Trust is built with consistencyLincoln Chaffee

The former governor of Rhode Island, Lincoln Chafee, summed up consistency in an elegant and easy to remember phrase: “Trust is built with consistency”. If we take a moment to pull out of our creative team and think about all of the volunteers it takes to put on a weekend service, the necessity of consistency becomes a bit more obvious. If you were to put yourself in a volunteer’s shoes, imagine coming in to serve on the weekend to find that things are in disarray, computers aren’t ready, equipment is malfunctioning, a musician’s avoim unit isn’t working, etc. If this was the exception and not the norm, there’s probably a lot of forgiveness.
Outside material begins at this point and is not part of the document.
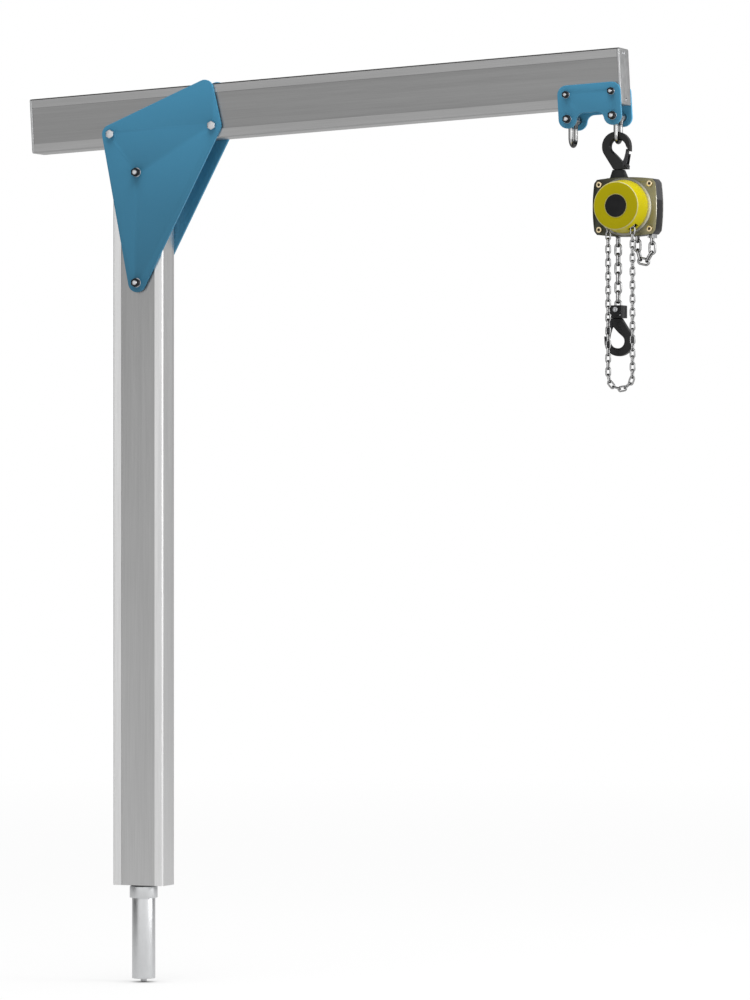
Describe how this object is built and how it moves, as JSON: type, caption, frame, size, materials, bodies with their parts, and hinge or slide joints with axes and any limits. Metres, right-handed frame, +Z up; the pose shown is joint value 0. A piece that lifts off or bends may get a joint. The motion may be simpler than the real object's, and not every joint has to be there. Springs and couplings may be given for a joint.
{
  "type": "davit crane",
  "caption": "Slewing davit crane: aluminium mast on a socket spigot, bolted jib with gusset plates, and a hand chain hoist hung from a shackle at the jib's end.",
  "frame": {"origin": "on the spigot's axis at the underside of the collar, where the crane stands on its socket's rim", "axes": "+Z up the mast, +X along the jib towards the hoist, -Y towards the hand wheel cover"},
  "size_m": [1.8305, 0.1581, 2.5277],
  "materials": {
    "aluminium": "mill-finish extruded aluminium, satin",
    "blue_powder_coat": "mid-blue powder coat, satin",
    "satin_steel": "satin turned steel",
    "zinc_bolts": "bright zinc plate",
    "black_nuts": "black oxide",
    "chrome": "bright plated steel",
    "black_hook": "satin black enamel on forged steel",
    "latch": "dark pressed steel",
    "housing": "dark grey enamel",
    "gold_screws": "yellow zinc plate",
    "yellow_cover": "gloss yellow enamel",
    "cover_centre": "matt black, bare",
    "bush_bronze": "turned bronze",
    "thrust_plastic": "black plastic",
    "friction_lining": "ratchet disc and linings"
  },
  "bodies": {
    "base": {"spigot_tube": "satin_steel", "foot_pin": "satin_steel", "spindle": "satin_steel", "spigot_collar": "satin_steel", "thrust_washer": "thrust_plastic", "retaining_washer": "satin_steel", "retaining_nut": "satin_steel"},
    "davit": {"slewing_bushes": "bush_bronze", "mast_foot_plate": "aluminium", "bearing_plate": "aluminium", "mast_profile": "aluminium", "mast_cap": "aluminium", "gusset_front_plate": "blue_powder_coat", "gusset_rear_plate": "blue_powder_coat", "gusset_jib_bolts": "zinc_bolts", "gusset_mast_bolts": "zinc_bolts", "gusset_nuts": "black_nuts", "gusset_washers": "black_nuts", "bolt_sleeves": "satin_steel", "jib_profile": "aluminium", "jib_end_caps": "aluminium", "end_cap_screws": "zinc_bolts", "bracket_front_plate": "blue_powder_coat", "bracket_rear_plate": "blue_powder_coat", "bracket_bolts": "zinc_bolts", "bracket_nuts": "black_nuts", "shackle_bolts": "zinc_bolts", "shackle_nuts": "black_nuts", "shackle_spacers": "satin_steel"},
    "inner_shackle_body": {"inner_shackle": "chrome"},
    "outer_shackle_body": {"outer_shackle": "chrome"},
    "top_hook_body": {"top_hook": "black_hook", "top_hook_nut": "satin_steel"},
    "top_latch_body": {"top_latch": "latch"},
    "hoist": {"hook_yoke": "black_hook", "suspension_pins": "satin_steel", "housing_front_plate": "housing", "housing_rear_plate": "housing", "housing_shell": "housing", "stay_screws": "gold_screws", "cover_ring": "chrome", "ratchet_brake": "friction_lining", "sheave_bearings": "satin_steel", "gear_case": "housing", "chain_anchor": "satin_steel", "sheave_chain": "chrome"},
    "cover": {"chain_cover": "yellow_cover", "cover_disc": "cover_centre", "hand_chain": "chrome"},
    "hand_drive": {"hand_wheel": "satin_steel", "drive_shaft": "satin_steel"},
    "pawl": {"brake_pawl": "satin_steel"},
    "sheave": {"load_sheave": "satin_steel"},
    "upper_counter": {"upper_counter_gear": "satin_steel"},
    "lower_counter": {"lower_counter_gear": "satin_steel"},
    "block": {"load_block": "black_hook", "block_pins": "zinc_bolts", "load_chain": "chrome"},
    "load_hook_body": {"load_hook": "black_hook"},
    "load_latch_body": {"load_latch": "latch"}
  },
  "joints": [
    {"name": "slew", "type": "hinge", "parent": "base", "child": "davit", "pos_m": [0, 0, 0], "axis": [0, 0, 1], "continuous": true},
    {"name": "inner_shackle_swing", "type": "hinge", "parent": "davit", "child": "inner_shackle_body", "pos_m": [1.25232, 0, 2.1079], "axis": [0, 1, 0], "range_deg": [-90, 90]},
    {"name": "outer_shackle_swing", "type": "hinge", "parent": "davit", "child": "outer_shackle_body", "pos_m": [1.37913, 0, 2.11468], "axis": [0, 1, 0], "range_deg": [-25, 25]},
    {"name": "top_hook_sway", "type": "hinge", "parent": "outer_shackle_body", "child": "top_hook_body", "pos_m": [1.37913, 0, 2.03498], "axis": [0, 1, 0], "range_deg": [-20, 20]},
    {"name": "top_latch_hinge", "type": "hinge", "parent": "top_hook_body", "child": "top_latch_body", "pos_m": [1.40114, 0, 1.98148], "axis": [0, -1, 0], "range_deg": [0, 30], "stiffness_Nm_per_rad": 0.05, "springref_deg": -34.38},
    {"name": "hoist_swivel", "type": "hinge", "parent": "top_hook_body", "child": "hoist", "pos_m": [1.37913, 0, 1.97348], "axis": [0, 0, 1], "continuous": true},
    {"name": "cover_turn", "type": "hinge", "parent": "hoist", "child": "cover", "pos_m": [1.40707, -0.00195, 1.87298], "axis": [0.0698, 0.9976, 0], "range_deg": [-90, 90]},
    {"name": "load_lift", "type": "slide", "parent": "hoist", "child": "block", "axis": [0, 0, 1], "range_m": [0, 0.15], "deforming": ["load_chain", "sheave_chain"]},
    {"name": "hand_wheel_turn", "type": "hinge", "parent": "hoist", "child": "hand_drive", "pos_m": [1.40707, -0.00195, 1.87298], "axis": [0.0698, 0.9976, 0], "range_deg": [-1, 2408]},
    {"name": "pawl_lift", "type": "hinge", "parent": "hoist", "child": "pawl", "pos_m": [1.36916, 0.0007, 1.90598], "axis": [0.0698, 0.9976, 0], "range_deg": [0, 25], "stiffness_Nm_per_rad": 0.01, "springref_deg": -34.38},
    {"name": "sheave_turn", "type": "hinge", "parent": "hoist", "child": "sheave", "pos_m": [1.40707, -0.00195, 1.87298], "axis": [0.0698, 0.9976, 0], "range_deg": [-1, 308]},
    {"name": "upper_counter_turn", "type": "hinge", "parent": "hoist", "child": "upper_counter", "pos_m": [1.40707, -0.00195, 1.90148], "axis": [0.0698, 0.9976, 0], "range_deg": [-861, 1]},
    {"name": "lower_counter_turn", "type": "hinge", "parent": "hoist", "child": "lower_counter", "pos_m": [1.40707, -0.00195, 1.84448], "axis": [0.0698, 0.9976, 0], "range_deg": [-861, 1]},
    {"name": "load_hook_swivel", "type": "hinge", "parent": "block", "child": "load_hook_body", "pos_m": [1.37913, 0, 1.57798], "axis": [0, 0, 1], "continuous": true},
    {"name": "load_latch_hinge", "type": "hinge", "parent": "load_hook_body", "child": "load_latch_body", "pos_m": [1.35713, 0, 1.56968], "axis": [0, -1, 0], "range_deg": [0, 30], "stiffness_Nm_per_rad": 0.05, "springref_deg": -34.38}
  ],
  "couplings": [
    {"joint": "hand_wheel_turn", "follows": "load_lift", "rad_per_m": 280},
    {"joint": "sheave_turn", "follows": "load_lift", "rad_per_m": 35.714},
    {"joint": "upper_counter_turn", "follows": "load_lift", "rad_per_m": -100},
    {"joint": "lower_counter_turn", "follows": "load_lift", "rad_per_m": -100}
  ]
}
But for most churches I’ve visited and seen, unfortunately, this is the norm. Every time a volunteer comes in and things aren’t ready it says a few things to them:

  1. We aren’t prepared and you shouldn’t be either.
  2. We don’t value your time and you shouldn’t value ours.
  3. We don’t take this seriously and you shouldn’t either.

Read any book like Great by Choice, Crucial Conversations, Five Dysfunctions of a Team, and you’ll quickly realize the obvious. The success of any team is built on trust. When a volunteer comes in week after week, giving up their time and energy to serve in your department, and everything is ready for them, meaning they have what they need to succeed on the weekend, trust begins to form.  And when you have a team that fully trusts each other, watch out! There’s not a challenge the team can’t conquer.

Conversely, when we are consistent in having things ready for our volunteers it says a few things to them:

  1. We are prepared and you should be too.
  2. We value your time and you should value ours.
  3. We take this seriously and you should too.

Imagine now taking the same ideas of consistency to your creative team or those that you lead. Imagine your coworkers or direct reports knowing what to expect when they come in to work. Imagine a fully prepared team all pushing in the same direction because trust has been established through consistency. As creatives we have to move from understanding consistency as a hindrance and seeing it as one of our best allies.